• **YOUR TASK**
Beginning with the very first line, please reproduce the entries exactly through the line containing "and a boss.".
## BEGIN DATA SUPPLIED
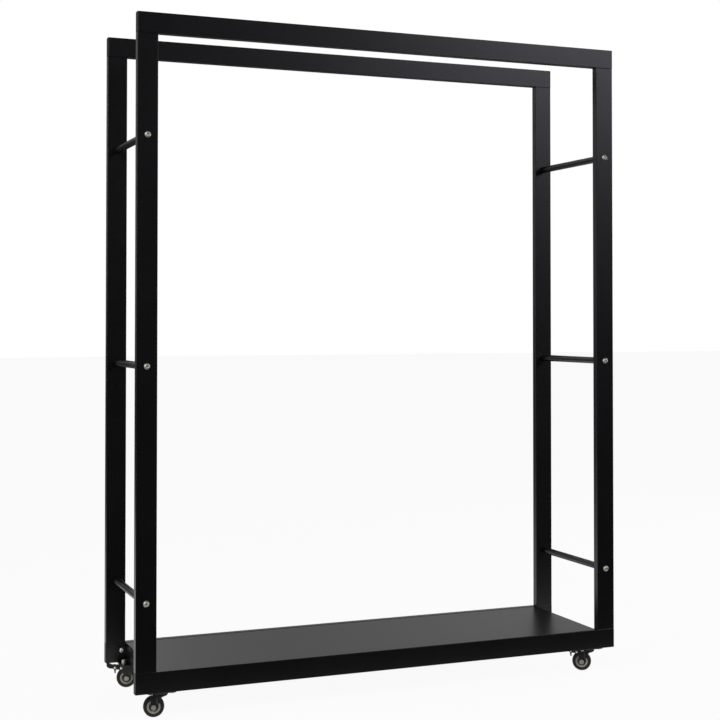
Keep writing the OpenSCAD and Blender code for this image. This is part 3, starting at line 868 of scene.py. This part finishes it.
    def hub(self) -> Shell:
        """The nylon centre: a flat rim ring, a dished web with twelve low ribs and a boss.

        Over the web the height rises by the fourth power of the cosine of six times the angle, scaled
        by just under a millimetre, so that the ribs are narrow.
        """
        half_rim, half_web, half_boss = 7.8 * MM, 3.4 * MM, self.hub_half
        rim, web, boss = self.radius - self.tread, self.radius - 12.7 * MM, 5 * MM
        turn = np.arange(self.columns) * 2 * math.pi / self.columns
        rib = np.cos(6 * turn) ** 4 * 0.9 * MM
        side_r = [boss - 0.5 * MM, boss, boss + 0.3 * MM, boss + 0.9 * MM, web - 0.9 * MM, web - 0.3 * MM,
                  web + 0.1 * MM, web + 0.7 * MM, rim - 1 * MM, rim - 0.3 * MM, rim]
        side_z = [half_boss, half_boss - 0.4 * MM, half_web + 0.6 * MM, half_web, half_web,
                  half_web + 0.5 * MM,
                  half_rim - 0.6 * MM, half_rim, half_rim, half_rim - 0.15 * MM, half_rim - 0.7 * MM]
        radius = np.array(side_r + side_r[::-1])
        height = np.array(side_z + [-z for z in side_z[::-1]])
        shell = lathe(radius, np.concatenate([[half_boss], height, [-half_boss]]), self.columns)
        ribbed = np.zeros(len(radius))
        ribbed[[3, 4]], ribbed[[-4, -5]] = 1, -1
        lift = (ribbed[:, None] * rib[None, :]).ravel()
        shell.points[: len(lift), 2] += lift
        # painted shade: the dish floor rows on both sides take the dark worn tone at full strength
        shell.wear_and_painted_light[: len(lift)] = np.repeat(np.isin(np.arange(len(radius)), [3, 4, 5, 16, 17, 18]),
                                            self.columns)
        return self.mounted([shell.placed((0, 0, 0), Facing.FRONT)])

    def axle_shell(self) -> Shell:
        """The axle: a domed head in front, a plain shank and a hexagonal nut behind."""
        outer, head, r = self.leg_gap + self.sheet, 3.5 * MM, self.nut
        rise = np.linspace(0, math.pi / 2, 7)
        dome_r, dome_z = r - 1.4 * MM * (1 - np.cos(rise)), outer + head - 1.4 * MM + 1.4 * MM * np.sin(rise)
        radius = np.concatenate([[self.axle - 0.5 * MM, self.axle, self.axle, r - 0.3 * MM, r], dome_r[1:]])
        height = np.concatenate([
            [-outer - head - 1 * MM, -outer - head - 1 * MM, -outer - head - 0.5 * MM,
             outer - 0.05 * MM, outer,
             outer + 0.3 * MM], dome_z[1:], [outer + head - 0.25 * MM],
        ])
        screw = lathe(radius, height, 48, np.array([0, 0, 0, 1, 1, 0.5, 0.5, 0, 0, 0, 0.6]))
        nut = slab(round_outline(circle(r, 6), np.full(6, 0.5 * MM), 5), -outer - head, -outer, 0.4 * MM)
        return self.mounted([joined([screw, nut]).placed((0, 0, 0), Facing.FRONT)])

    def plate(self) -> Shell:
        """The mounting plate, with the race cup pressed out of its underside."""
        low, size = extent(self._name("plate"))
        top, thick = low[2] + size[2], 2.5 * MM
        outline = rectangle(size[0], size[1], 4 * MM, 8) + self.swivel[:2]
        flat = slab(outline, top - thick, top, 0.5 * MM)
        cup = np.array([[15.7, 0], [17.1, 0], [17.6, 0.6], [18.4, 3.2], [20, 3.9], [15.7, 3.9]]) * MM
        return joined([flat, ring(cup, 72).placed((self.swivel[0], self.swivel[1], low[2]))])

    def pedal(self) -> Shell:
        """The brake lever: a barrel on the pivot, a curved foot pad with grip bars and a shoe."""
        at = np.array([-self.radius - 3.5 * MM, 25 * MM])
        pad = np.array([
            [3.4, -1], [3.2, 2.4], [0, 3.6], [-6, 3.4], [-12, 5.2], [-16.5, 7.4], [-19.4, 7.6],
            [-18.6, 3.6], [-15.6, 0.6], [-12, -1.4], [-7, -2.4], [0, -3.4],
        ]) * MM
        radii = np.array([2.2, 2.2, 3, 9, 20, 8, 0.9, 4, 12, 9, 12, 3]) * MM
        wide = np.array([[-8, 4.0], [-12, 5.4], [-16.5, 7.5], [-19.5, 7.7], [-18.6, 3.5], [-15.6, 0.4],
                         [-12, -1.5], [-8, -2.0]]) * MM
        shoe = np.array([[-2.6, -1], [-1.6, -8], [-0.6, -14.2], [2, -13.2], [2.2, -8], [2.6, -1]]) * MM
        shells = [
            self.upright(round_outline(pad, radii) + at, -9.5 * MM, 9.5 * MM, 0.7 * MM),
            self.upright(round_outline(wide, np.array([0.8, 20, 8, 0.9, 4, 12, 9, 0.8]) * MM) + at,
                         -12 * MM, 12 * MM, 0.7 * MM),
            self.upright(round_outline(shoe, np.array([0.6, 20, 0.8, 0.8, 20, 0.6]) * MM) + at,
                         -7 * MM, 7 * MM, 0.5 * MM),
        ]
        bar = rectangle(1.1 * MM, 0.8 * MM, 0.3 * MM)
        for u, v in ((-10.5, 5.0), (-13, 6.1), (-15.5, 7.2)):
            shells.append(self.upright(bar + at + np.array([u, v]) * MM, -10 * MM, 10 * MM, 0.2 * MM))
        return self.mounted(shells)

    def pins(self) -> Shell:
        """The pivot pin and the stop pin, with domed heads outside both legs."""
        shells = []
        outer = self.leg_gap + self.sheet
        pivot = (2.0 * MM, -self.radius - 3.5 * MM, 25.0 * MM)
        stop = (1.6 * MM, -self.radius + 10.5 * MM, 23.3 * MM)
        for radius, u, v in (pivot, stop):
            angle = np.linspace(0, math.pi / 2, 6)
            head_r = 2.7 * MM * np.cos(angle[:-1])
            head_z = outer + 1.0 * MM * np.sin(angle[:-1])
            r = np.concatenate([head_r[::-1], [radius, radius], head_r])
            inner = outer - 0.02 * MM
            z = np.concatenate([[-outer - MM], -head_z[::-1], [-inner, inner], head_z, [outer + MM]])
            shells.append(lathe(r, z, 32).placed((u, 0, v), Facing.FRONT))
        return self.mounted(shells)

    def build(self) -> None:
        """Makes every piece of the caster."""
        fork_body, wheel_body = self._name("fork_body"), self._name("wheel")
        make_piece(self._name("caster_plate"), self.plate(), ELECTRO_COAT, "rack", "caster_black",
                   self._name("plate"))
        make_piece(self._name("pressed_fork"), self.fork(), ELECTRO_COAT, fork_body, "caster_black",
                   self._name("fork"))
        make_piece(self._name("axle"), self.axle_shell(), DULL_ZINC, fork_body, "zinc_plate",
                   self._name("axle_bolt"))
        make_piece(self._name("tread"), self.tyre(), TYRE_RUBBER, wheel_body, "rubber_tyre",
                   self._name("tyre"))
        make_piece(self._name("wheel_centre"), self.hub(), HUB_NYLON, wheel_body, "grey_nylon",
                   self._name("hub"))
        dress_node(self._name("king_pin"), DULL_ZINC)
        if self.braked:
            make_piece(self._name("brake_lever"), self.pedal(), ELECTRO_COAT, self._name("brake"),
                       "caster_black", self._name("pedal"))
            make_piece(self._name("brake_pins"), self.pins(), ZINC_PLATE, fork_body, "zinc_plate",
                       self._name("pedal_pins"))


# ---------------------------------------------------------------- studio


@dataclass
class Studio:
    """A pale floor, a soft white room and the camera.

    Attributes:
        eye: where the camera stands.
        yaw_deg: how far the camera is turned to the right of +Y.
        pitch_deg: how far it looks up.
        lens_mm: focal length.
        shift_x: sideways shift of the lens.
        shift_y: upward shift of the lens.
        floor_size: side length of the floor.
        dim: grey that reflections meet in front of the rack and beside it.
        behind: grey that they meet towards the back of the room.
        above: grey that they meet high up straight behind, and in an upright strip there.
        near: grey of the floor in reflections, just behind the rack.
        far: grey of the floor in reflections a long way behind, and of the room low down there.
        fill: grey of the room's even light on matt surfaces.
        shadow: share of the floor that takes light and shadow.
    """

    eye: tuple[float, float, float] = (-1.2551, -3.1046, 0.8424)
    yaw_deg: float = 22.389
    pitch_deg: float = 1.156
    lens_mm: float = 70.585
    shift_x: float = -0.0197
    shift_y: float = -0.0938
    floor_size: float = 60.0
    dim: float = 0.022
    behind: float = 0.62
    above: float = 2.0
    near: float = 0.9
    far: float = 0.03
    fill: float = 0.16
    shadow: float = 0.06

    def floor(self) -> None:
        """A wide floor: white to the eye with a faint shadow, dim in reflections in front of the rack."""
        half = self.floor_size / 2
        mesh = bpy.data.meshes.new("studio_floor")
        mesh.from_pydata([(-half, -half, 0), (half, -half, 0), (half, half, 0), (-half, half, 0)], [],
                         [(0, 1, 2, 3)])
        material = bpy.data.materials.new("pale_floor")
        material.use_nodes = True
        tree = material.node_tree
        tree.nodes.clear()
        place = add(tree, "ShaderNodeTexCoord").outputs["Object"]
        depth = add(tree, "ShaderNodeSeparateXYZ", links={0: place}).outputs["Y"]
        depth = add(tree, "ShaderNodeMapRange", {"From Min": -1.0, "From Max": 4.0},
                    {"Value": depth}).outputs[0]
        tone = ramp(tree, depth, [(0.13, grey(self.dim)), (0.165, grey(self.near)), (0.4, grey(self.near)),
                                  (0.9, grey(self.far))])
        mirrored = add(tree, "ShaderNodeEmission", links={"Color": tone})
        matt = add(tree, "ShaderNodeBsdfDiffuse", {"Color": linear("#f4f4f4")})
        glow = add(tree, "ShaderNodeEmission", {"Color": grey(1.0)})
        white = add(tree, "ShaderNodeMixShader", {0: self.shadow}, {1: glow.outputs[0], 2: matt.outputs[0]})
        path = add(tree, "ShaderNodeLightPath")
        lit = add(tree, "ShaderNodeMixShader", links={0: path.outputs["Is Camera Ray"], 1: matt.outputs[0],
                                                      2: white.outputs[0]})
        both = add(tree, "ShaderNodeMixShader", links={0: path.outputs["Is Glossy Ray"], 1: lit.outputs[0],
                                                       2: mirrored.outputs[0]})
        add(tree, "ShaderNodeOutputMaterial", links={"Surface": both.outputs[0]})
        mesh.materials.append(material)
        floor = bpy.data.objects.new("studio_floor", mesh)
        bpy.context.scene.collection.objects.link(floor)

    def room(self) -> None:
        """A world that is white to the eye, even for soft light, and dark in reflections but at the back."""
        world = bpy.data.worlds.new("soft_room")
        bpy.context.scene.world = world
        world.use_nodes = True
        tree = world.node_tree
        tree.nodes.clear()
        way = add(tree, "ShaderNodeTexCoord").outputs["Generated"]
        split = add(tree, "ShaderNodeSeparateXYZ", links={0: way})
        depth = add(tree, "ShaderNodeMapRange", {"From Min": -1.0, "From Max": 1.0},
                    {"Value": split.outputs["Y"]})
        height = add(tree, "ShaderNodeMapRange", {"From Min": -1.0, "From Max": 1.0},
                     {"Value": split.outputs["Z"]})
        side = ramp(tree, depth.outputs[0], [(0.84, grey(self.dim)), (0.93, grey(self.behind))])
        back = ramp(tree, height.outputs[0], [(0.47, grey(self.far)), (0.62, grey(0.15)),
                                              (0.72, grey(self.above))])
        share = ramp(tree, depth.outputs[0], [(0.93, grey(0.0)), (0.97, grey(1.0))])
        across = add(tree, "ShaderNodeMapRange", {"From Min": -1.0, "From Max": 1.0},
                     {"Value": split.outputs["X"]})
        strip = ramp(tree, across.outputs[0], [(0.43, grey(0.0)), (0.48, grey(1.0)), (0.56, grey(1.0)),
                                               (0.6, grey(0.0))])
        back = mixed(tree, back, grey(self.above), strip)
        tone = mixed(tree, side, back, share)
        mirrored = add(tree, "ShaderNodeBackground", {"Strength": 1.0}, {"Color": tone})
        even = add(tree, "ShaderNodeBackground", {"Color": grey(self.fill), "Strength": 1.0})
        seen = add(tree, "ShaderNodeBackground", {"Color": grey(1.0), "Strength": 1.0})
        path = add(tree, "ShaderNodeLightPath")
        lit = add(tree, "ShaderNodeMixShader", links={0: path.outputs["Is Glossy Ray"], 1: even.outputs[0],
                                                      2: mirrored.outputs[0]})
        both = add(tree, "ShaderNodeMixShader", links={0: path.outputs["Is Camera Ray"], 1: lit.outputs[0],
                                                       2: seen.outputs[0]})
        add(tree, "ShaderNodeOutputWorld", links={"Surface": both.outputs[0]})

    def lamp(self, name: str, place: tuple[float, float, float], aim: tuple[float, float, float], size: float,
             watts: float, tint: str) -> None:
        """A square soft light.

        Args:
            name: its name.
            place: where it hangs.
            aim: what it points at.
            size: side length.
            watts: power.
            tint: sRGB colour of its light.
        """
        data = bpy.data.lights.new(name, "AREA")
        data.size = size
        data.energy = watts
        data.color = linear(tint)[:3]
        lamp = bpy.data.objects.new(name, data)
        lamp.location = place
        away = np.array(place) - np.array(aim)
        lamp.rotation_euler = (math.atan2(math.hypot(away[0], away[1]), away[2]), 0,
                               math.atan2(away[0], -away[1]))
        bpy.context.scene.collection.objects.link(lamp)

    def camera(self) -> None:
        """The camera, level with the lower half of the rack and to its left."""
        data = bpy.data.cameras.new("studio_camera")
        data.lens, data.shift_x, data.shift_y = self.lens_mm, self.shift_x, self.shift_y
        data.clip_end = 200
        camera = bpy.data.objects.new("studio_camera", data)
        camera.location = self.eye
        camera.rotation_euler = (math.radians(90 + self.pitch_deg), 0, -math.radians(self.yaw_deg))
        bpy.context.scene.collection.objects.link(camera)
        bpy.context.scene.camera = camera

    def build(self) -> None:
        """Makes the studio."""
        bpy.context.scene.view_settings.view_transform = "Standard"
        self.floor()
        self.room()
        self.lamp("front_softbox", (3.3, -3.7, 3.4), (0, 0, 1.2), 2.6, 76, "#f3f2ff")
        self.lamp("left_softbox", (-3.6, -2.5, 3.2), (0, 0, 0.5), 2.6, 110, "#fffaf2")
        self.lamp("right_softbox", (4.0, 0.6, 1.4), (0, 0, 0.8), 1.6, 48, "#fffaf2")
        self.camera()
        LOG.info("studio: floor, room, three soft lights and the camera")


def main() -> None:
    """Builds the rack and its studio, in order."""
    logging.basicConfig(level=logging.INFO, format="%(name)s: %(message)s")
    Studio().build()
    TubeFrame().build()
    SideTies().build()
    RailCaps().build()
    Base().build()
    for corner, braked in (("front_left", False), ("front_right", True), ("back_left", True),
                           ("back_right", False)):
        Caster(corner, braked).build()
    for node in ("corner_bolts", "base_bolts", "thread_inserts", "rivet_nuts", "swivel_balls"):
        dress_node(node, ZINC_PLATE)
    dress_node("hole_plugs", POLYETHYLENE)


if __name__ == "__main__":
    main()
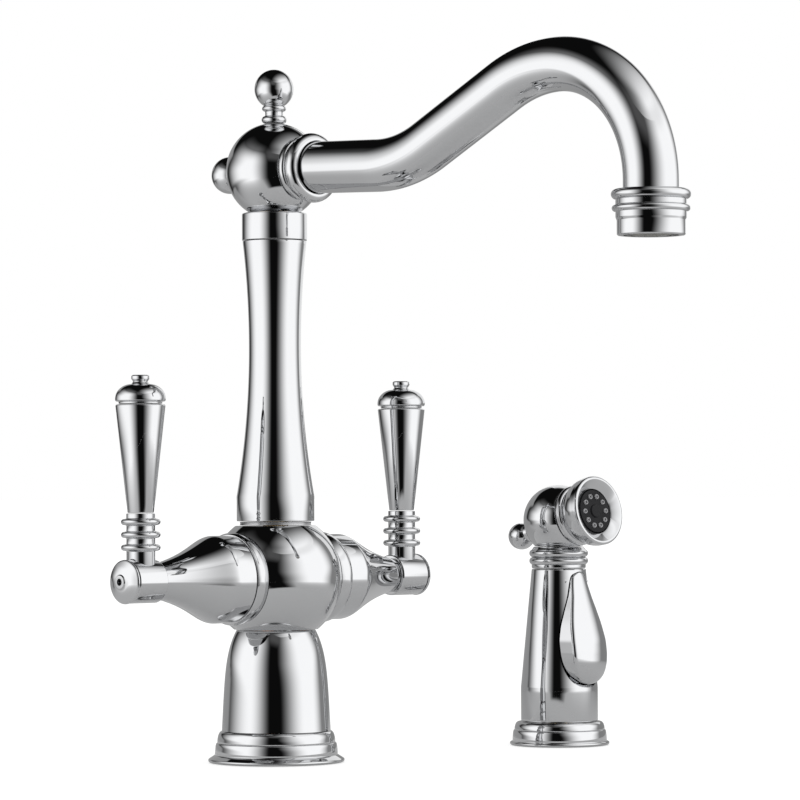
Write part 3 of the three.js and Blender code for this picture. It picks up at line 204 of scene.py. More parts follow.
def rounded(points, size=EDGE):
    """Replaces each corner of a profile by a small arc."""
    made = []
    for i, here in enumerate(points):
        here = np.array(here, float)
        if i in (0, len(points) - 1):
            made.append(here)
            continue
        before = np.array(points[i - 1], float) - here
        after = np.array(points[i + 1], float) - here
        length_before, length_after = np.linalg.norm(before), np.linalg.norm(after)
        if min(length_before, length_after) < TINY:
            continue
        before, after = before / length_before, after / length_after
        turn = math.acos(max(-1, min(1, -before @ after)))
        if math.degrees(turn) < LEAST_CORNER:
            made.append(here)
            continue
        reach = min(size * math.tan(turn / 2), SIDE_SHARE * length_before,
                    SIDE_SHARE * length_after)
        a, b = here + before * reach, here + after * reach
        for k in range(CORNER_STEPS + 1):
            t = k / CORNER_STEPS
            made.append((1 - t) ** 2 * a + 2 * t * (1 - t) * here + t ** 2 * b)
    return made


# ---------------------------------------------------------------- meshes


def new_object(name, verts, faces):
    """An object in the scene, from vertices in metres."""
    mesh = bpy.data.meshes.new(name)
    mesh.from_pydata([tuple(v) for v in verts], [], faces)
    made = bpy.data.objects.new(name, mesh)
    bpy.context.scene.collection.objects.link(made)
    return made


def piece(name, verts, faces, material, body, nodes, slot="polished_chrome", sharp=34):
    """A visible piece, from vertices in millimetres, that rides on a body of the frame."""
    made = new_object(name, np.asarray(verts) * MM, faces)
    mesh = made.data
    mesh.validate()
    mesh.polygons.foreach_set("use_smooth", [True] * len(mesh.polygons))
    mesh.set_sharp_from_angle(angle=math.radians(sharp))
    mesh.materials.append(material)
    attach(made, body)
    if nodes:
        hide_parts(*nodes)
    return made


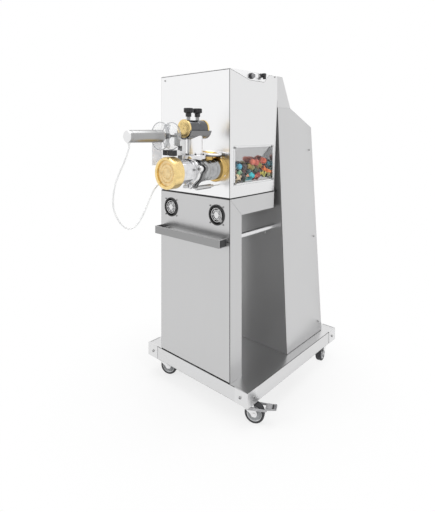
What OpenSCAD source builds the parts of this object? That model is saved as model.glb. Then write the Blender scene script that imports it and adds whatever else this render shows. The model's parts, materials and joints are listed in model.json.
## END DATA SUPPLIED
• **TASK OUTPUT**
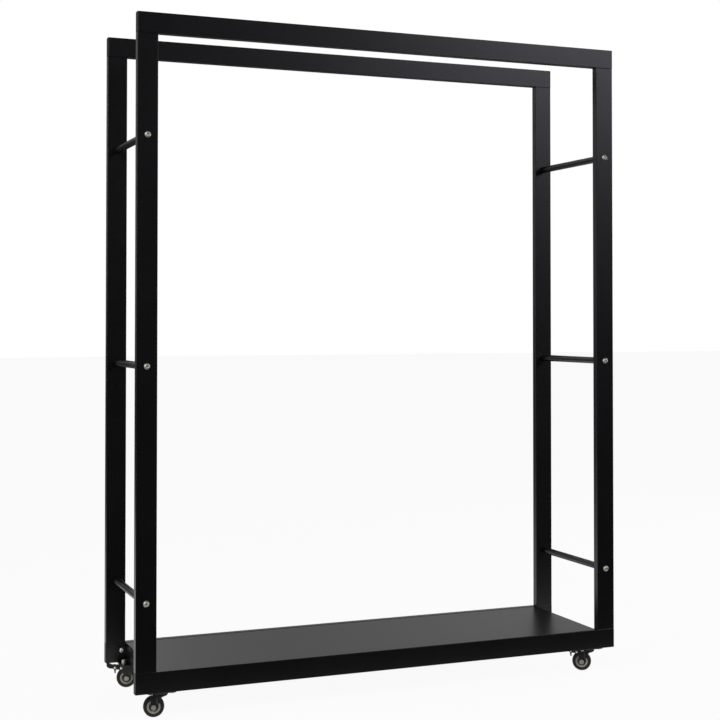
Keep writing the OpenSCAD and Blender code for this image. This is part 3, starting at line 868 of scene.py. This part finishes it.
    def hub(self) -> Shell:
        """The nylon centre: a flat rim ring, a dished web with twelve low ribs and a boss.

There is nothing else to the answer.